A heterogeneous group of works, then, oddly ranging over a ten-year period, and hung rather unsuitably together. Later in the exhibition appears a drawing by Epstein for 'Rock Drill'. Why was it not hung beside Lewis's 'Vorticist'? Why put the late drawing of Pound in this introductory room? There seems to be something arbitrary and illogical about the whole hang. Room 2 focuses on Vorticism and the first world war. The Futurists thought of war as hygienic in its destructive properties, which is ironic, for it effectively put an end to their rival group, the Vorticists. War was a problem for them all. How to glorify the machine age in the midst of mass destruction by machines? 'Marching Men', Nevinson's small intense pastel of troops in movement, sweeps onward with the inevitability of figures on a merry-goround. Roberts went illustrational, even cartoony: look at 'Gunners Turning Out for an SOS' (1918). Only Lewis, the giant of the movement, manages to convey something of the stalking automata quality of exhausted men under orders, screwing their courage to the sticking-place.
An alternative was to go abstract as Lawrence Atkinson did, in a pleasing kind of way, scarcely Vorticist at all. There are a couple of decorative pieces by Helen Saunders, fashioned from lightning stabs and shuddering trident forms, purporting to be studies for cannon or some such, and a much better design by Edward Wadsworth, which openly admits to being abstract, but it's all very well-behaved. Where's the dynamism and the anger? Wadsworth's woodcut for dazzle ship-camouflage is superb, but that's something else, closer to McKnight Kauffer's magnificent 'Flight' image, penetrating further into the spirit of the age, and away from the specifics of Vorticism. Let's chuck in a `vortograph' by Alvin Langdon Coburn just to widen the field a bit more.
That's the trouble with this exhibition: it refuses to identify itself or properly examine its subject; it's too diffuse. Plus the fact that there are too many minor works on show (at least half-a-dozen masterpieces are needed, by the likes of Lewis, Epstein and Nevinson), and it ends up deeply compromised. The third room deals with the postwar era, strictly speaking not Vorticist at all. There are some lovely things here, by Nevinson and Wadsworth (though the latter got rather lost in the industrial landscape), but why bring in Jacob Kramer at this point, fine artist though he is? It simply confuses the issue once more.

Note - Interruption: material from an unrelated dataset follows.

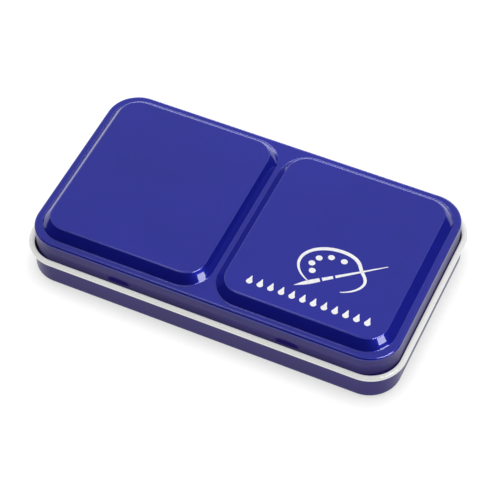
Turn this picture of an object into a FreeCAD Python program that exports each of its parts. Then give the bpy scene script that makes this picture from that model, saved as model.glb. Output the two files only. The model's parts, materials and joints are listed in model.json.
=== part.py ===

What a contrast to turn to the immaculately selected and presented Piranesi exhibition at the Victoria Art Gallery, Bath. A national touring exhibition arranged by the South Bank Centre, this is the last venue (till 29 February) of a lengthy run. Thirty etchings and 15 drawings from the British Museum concentrate on Piranesi's great series of architectural fantasies. the 'Cat-cell'. or 'Imaginary Prisons'. The grandeur of his sublime vision rocked England in the 18th century and continues to exert an influence today. (Look, for instance, at the sets of Harry Potter, or Blade Runner.) An exquisitely compact show — the ink drawings are a delight — which makes its point unerringly. The Estorick should learn from its example.